Amy (Barefoot) Fazzano was a vocalist with the band from July 1976 until September 10, 1983.

Bob Gosselin left the band in 1985 and was replaced on drums by Greg DeGuglielmo.

Bob Bloom was an occasional second drummer and percussionist in 1976.

Greg Vasso replaced DeGuglielmo in 1991, and stayed until 1996. At that point, Scott Allshouse took over and was with the band until 2011 when Bill Carbone replaced him. Jamemurrell Stanley is the band's current percussionist.

As of 2019, Max Creek is still actively playing shows, most recently celebrating their 40th anniversary in Costa Rica with Bill Kreutzmann of the Grateful Dead in a series of shows dubbed Jungle Jam.

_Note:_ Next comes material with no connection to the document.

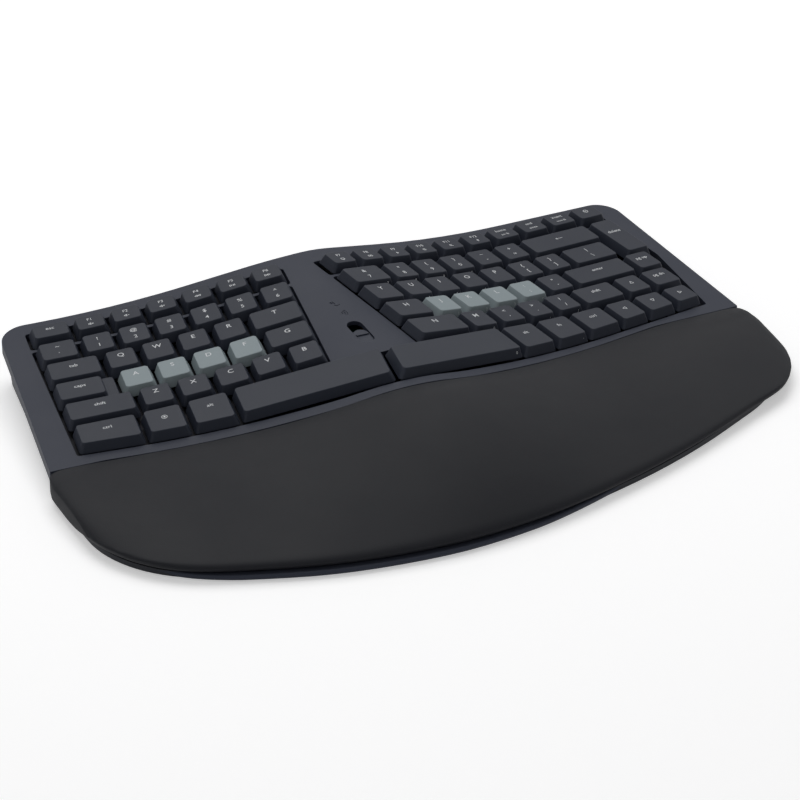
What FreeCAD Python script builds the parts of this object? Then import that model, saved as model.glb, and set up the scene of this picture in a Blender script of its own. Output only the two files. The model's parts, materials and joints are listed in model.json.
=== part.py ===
# Ergonomic keyboard with a raised middle, two splayed key fields and a padded palm rest.
# Millimetres. +X runs to the right of the typist, +Y away from the typist, +Z up.
# The origin is on the desk, under the middle of the outline.
import FreeCAD, Part
import os
from math import atan2, cos, degrees, pi, radians, sin, sqrt, tan

V = FreeCAD.Vector

# Key grid and caps
KEY_PITCH = 19.05
KEY_GAP = 1.05
SIDE_INSET = 2.0
FRONT_INSET = 1.9
BACK_INSET = 1.1
CAP_DEPTH = 5.4
CAP_WALL = 1.2
CAP_TOP_WALL = 0.9
CAP_ROOF = 1.4
CAP_CORNER = 1.8
CAP_EDGE = 0.4
KEY_TRAVEL = 3.0
FUNCTION_KEY_DEPTH = 14.5
FUNCTION_ROW = 15.15
NUMBER_ROW = -4.6
BOTTOM_ROW_EXTRA_GAP = 1.2
STEP_WIDTH = 5.5
STEP_DROP = 2.6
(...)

The band influenced a new generation of touring musicians. Mike Gordon once sent his dad to record a Max Creek show with his gear while he was in college.  Guster drummer Brian Rosenworcel was an outspoken fan growing up.

Members

Current members
Scott Murawski - guitar, vocals (1972, 1973–present)
Mark Mercier - keyboards, vocals (1973–present)
John Rider - bass, vocals (1971–present)
Bill Carbone - drums (2011–present)
Jamemurrell Stanley - drums (2011–present)

Former Members
Dave Reed - guitar, vocals (1971–1974)
Bob Gosselin - drums (1971–1985)
Amy Fazzano - vocals (1976–1983)
Rob Fried - percussion, vocals (1979–2004)
Greg DeGuglielmo - drums (1985–1991)
Greg Vasso - drums (1991–1996; 2004-2011)
Scott Allshouse - drums (1996–2011)

Music
Max Creek's style of intense improvised jams were a significant influence on such later bands as Phish, whose bassist Mike Gordon has referred to Max Creek as one of his “favorite bands,” and has sat in with the band several times over the past few years.  On January 5, 2008, Gordon played with Max Creek's Scott Murawski, as well as the Grateful Dead's Bill Kreutzmann, at a benefit concert in Costa Rica.  Live shows are the band's forte, often lasting three hours or more. Creek, as they are known, peaked in popularity in the late 1980s, when they would play more than 200 shows a year.  They decided to cut back drastically on touring in the early 1990s to concentrate on family, and today play only a handful of shows a year.  The loss of sound engineer John Archer and his Crystal Clear sound system in the early 1990s was a devastating blow for Creek and their fans, as was the decision to stop touring at the time that the jam band scene was heating up.

Discography
(1977) Max Creek
(1980) Rainbow
(1982) Drink the Stars
(1986) Windows
(1990) MCMXC
(1998) Spring Water
(2000) Live At The Connecticut Expo Center 12.31.99
(2019) 45 & Live
(2020) Live At The Stafford Palace Theater, Acoustic

Live Recordings
A number of the band's live performances are available for download from Archive.org.

Additional Projects
Murawaski has received recognition with BK3 (aka Bill Kreutzmann Trio, KBM, Three) which also includes Bill Kreutzmann of the Grateful Dead and Bonnie Raitt bassist James "Hutch" Hutchinson.  In addition, he tours with Phish bassist Mike Gordon side projects. Other members currently include Robert Walter, Craig Myers, John Kimock.  Depth Quartet is another band Scott Murawski also plays in alongside former Max Creek drummer, Greg Vasso.  In addition, Murawski and Mercier often play acoustic duo concerts.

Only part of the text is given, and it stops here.